→ **What is required**
Reproduce the material that follows, please, but only from its first line to the line containing "the built-in typeface.", inclusive.

→ **Collected data**

━━━

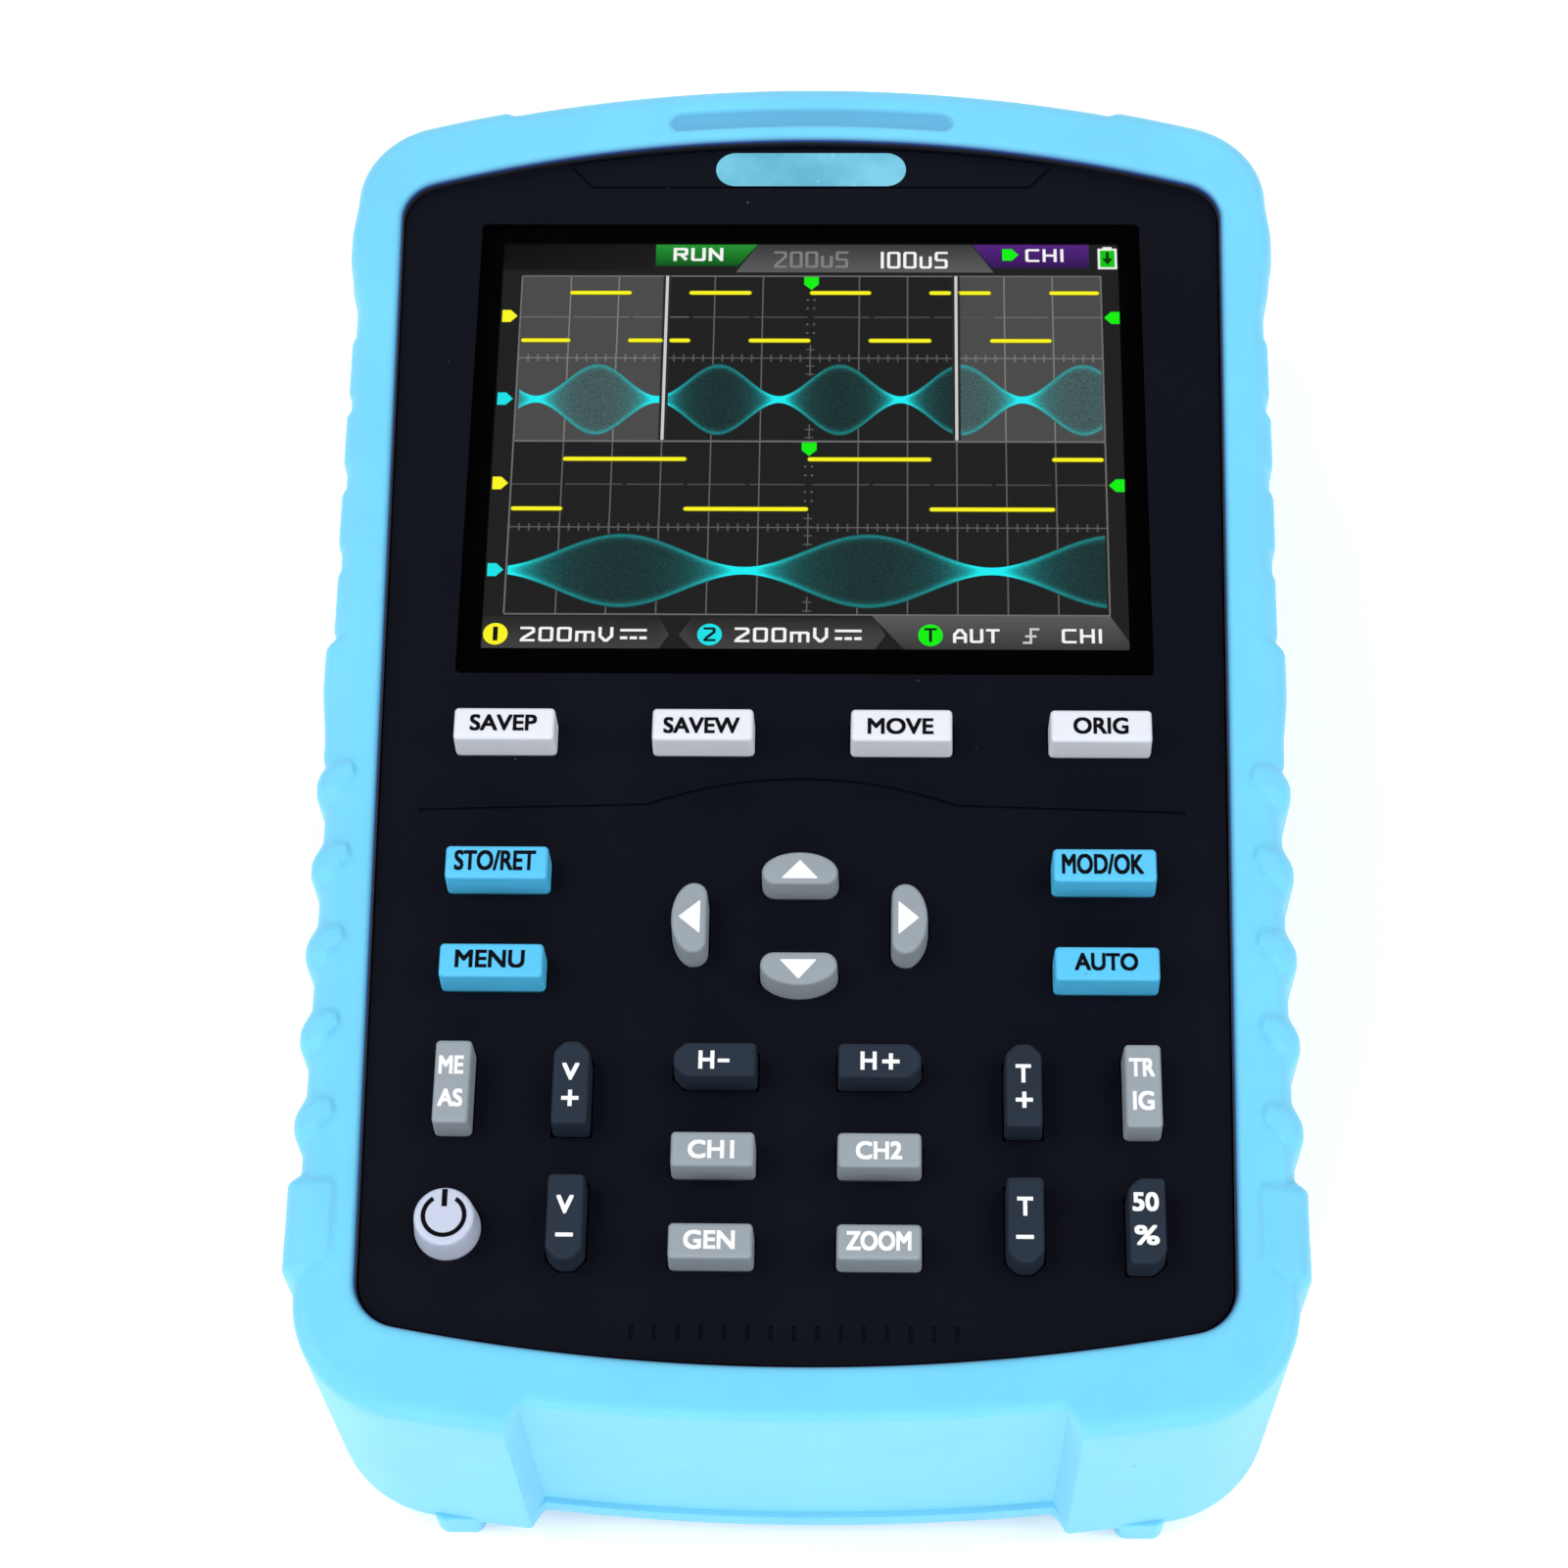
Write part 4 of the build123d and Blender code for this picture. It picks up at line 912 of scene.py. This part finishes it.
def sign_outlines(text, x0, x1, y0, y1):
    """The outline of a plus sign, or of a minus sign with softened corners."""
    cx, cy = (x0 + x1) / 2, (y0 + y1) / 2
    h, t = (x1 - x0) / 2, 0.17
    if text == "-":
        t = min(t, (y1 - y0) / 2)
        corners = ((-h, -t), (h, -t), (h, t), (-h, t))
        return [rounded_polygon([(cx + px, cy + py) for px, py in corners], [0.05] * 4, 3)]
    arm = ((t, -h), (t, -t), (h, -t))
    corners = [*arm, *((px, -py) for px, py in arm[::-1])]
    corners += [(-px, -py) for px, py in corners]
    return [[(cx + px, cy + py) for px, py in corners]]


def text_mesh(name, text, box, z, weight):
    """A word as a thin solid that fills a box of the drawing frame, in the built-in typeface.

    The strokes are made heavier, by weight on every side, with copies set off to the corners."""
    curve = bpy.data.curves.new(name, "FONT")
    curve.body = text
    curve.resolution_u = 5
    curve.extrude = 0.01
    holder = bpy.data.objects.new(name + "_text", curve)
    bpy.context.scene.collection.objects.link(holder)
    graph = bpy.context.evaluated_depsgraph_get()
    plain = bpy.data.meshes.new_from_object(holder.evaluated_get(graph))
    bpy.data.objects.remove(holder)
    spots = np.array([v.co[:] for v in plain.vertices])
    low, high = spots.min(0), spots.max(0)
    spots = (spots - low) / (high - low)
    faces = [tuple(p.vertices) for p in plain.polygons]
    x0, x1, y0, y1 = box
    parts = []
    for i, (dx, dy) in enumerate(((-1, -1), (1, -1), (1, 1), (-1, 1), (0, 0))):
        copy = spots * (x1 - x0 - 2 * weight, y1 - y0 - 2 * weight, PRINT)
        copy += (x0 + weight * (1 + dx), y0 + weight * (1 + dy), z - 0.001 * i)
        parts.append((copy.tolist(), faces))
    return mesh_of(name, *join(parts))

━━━

→ **Task answer**
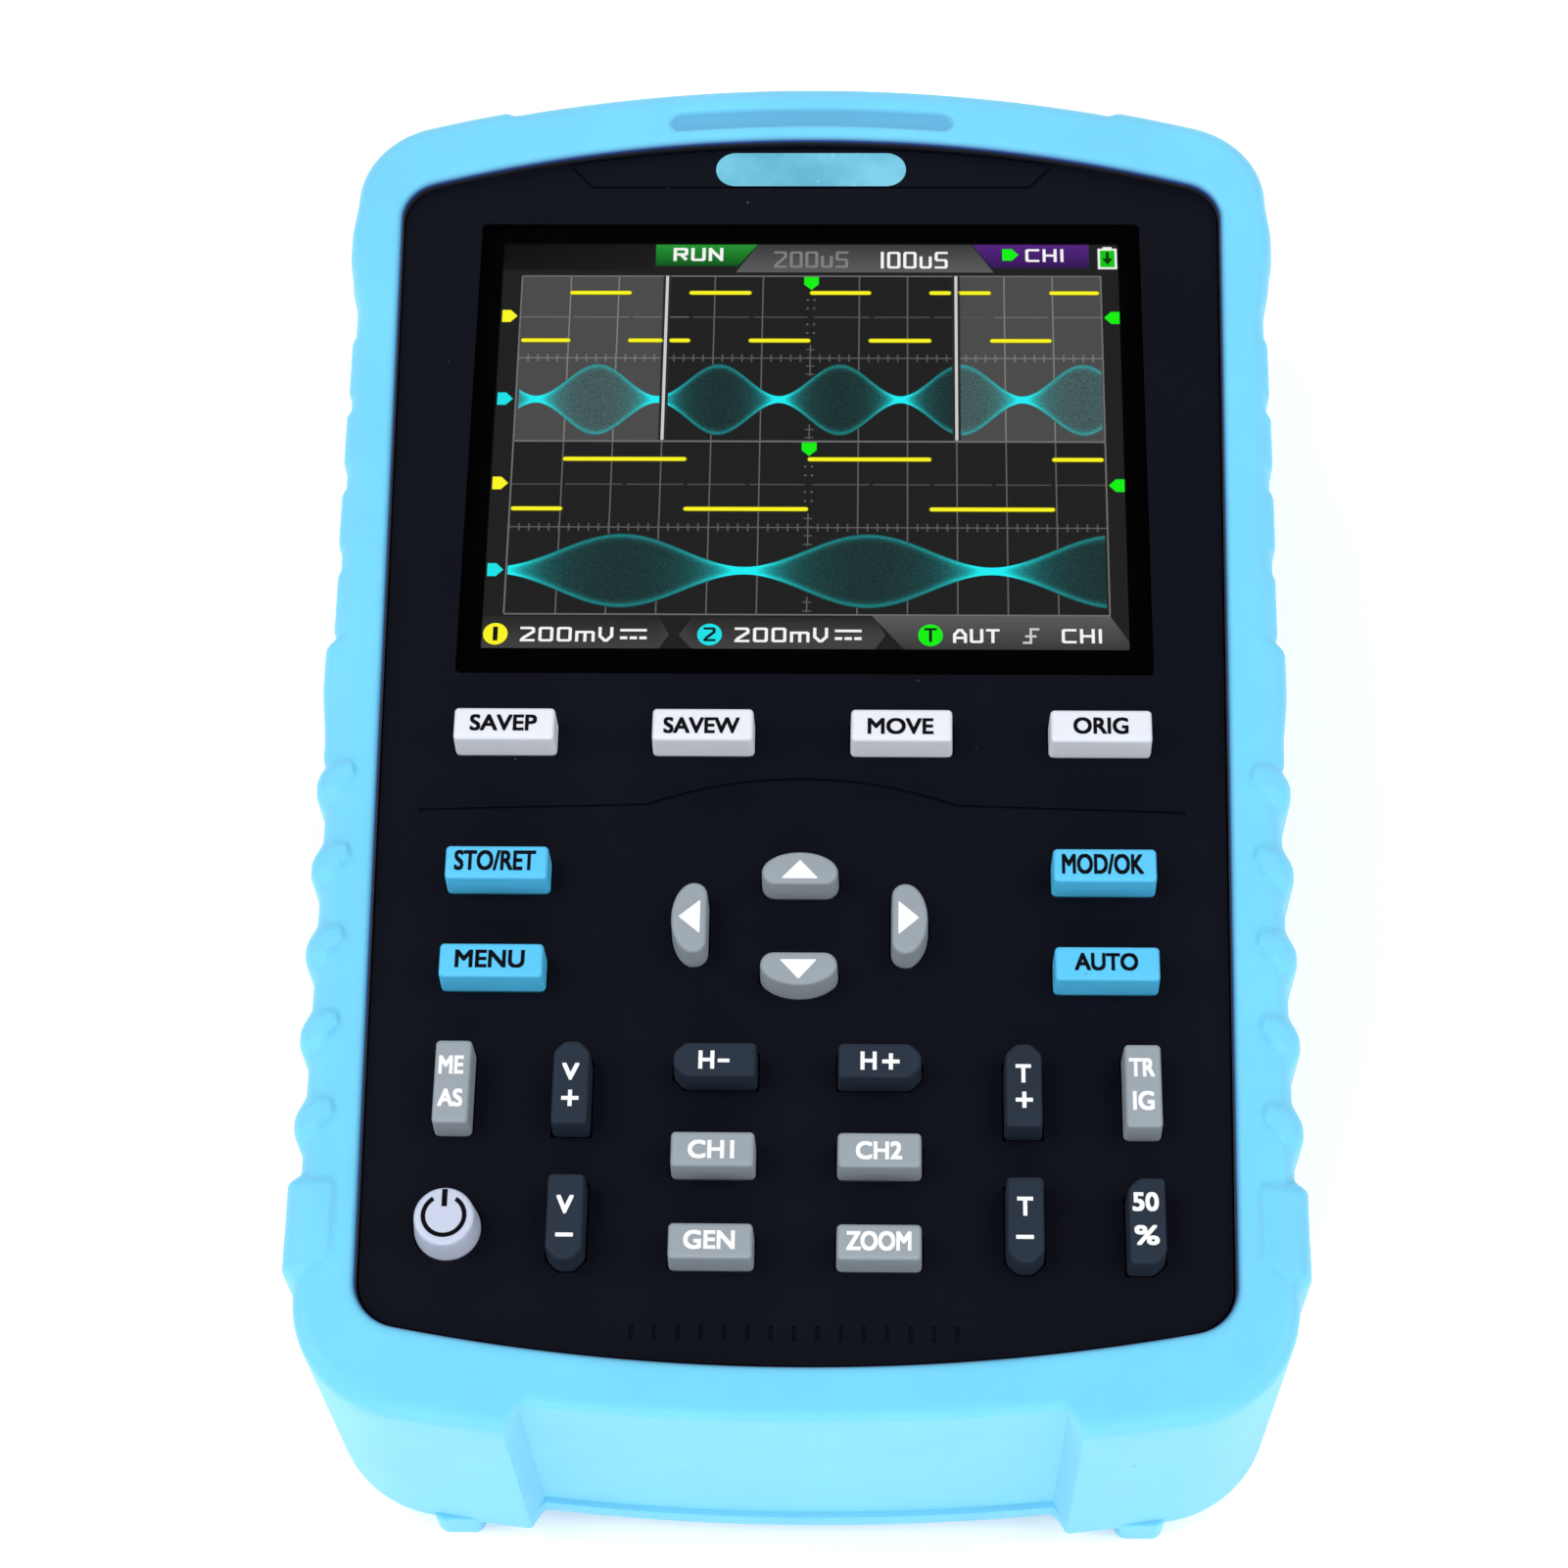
Write part 4 of the build123d and Blender code for this picture. It picks up at line 912 of scene.py. This part finishes it.
def sign_outlines(text, x0, x1, y0, y1):
    """The outline of a plus sign, or of a minus sign with softened corners."""
    cx, cy = (x0 + x1) / 2, (y0 + y1) / 2
    h, t = (x1 - x0) / 2, 0.17
    if text == "-":
        t = min(t, (y1 - y0) / 2)
        corners = ((-h, -t), (h, -t), (h, t), (-h, t))
        return [rounded_polygon([(cx + px, cy + py) for px, py in corners], [0.05] * 4, 3)]
    arm = ((t, -h), (t, -t), (h, -t))
    corners = [*arm, *((px, -py) for px, py in arm[::-1])]
    corners += [(-px, -py) for px, py in corners]
    return [[(cx + px, cy + py) for px, py in corners]]


def text_mesh(name, text, box, z, weight):
    """A word as a thin solid that fills a box of the drawing frame, in the built-in typeface.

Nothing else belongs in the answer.